In other words, pointers used in OpenMP parallel loops only have meaning within the parallel loop.

How many cores may I use for GEOS-Chem or HEMCO?

You can use as many computational cores as there are on a single node of your cluster. With OpenMP parallelization, the restriction is that all of the cores have to see all the memory on the machine (or node of a larger machine). So if you have 32 cores on a single node, you can use them. We have shown that run times will continue to decrease (albeit asymptotically) when you increase the number of cores.

Why is GEOS-Chem is not using all the cores I requested?

The number of threads for an OpenMP simulation is determined by the environment variable OMP_NUM_THREADS. You must define OMP_NUM_THREADS in your environment file to specify the desired number of computational cores for your simulation. For the bash shell, use4 this command to request 8 cores:

export OMP_NUM_THREADS=8

MPI parallelization

The OpenMP parallelization used by GEOS-Chem Classic and HEMCO standalone is an example of shared memory parallelization (also known as serial parallelization). As we have seen, we are restricted to using a single node of a computer cluster. This is because all of the cores need to talk with all of the memory on the node.
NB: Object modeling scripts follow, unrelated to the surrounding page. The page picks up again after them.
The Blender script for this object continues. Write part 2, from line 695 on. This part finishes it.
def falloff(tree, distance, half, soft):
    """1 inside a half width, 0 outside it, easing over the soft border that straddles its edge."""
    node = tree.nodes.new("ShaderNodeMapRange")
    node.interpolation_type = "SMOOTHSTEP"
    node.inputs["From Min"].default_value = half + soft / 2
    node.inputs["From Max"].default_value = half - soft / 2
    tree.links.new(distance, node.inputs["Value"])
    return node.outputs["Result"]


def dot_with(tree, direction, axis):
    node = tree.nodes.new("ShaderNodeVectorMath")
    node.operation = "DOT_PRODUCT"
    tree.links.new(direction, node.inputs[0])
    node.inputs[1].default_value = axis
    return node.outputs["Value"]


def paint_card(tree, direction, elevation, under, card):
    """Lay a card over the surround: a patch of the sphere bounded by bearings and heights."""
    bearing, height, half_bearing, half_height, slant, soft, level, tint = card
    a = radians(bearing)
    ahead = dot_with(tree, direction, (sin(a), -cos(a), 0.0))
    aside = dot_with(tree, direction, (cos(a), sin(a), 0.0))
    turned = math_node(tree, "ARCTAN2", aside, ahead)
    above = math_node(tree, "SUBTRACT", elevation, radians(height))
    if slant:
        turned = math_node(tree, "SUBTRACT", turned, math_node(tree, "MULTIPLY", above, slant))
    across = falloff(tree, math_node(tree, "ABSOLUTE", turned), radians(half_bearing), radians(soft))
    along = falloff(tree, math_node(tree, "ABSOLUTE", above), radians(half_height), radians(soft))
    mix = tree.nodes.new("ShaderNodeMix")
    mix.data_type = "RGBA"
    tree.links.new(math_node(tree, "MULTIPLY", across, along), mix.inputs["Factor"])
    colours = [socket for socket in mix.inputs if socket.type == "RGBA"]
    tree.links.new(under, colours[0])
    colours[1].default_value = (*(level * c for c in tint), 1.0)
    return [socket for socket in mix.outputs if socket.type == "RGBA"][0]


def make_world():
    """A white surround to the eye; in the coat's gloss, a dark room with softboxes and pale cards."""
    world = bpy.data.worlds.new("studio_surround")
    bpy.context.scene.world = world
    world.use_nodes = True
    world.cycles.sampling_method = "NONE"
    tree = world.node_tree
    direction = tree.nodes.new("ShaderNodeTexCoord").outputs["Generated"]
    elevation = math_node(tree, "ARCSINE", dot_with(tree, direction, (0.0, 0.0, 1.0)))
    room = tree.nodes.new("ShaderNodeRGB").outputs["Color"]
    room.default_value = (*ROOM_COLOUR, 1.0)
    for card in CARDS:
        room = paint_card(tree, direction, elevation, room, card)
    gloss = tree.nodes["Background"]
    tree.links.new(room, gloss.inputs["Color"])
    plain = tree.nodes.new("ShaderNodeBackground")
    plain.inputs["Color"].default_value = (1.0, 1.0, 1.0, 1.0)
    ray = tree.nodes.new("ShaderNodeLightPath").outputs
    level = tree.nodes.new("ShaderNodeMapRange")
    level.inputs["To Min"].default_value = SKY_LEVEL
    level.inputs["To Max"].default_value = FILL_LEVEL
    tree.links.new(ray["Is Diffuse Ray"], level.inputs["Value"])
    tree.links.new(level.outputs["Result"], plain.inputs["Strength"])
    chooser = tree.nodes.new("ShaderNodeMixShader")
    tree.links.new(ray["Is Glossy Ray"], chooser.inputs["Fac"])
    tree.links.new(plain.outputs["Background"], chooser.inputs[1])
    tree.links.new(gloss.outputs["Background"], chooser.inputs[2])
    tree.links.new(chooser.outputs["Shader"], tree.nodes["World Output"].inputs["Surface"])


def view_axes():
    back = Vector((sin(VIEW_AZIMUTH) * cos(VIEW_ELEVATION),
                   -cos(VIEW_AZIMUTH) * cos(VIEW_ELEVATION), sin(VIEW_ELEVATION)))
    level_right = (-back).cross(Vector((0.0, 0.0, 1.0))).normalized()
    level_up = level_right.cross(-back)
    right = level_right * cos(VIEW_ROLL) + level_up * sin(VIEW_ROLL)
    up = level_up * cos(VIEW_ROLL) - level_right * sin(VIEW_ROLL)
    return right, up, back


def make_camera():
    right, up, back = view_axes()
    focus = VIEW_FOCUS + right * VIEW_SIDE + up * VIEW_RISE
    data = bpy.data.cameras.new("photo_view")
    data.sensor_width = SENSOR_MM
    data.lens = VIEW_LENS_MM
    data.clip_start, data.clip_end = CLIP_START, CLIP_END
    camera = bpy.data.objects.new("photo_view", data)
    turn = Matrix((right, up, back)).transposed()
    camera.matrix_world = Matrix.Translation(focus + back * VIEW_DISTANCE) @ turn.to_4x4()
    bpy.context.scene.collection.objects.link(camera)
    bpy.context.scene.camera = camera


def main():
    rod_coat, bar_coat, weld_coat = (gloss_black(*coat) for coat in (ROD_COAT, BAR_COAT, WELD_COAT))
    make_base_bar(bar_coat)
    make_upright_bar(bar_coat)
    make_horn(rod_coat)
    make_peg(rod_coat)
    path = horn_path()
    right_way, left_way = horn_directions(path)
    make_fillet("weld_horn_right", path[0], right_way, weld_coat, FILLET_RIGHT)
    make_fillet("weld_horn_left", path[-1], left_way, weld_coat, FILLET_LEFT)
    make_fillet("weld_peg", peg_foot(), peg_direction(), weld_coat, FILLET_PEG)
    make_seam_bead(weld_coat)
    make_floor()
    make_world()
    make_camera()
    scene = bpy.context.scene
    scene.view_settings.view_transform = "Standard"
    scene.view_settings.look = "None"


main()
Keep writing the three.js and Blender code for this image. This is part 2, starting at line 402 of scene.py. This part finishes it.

On the other hand, MPI (Message Passing Interface) parallelzation is an example of distributed parallelization. An MPI library installation is required for passing memory from one physical system to another (i.e. across nodes).

GEOS-Chem High Performance (GCHP) uses Earth System Model Framework (ESMF) and MAPL libraries to implement MPI parallelization. For detailed information, please see gchp.readthedocs.io.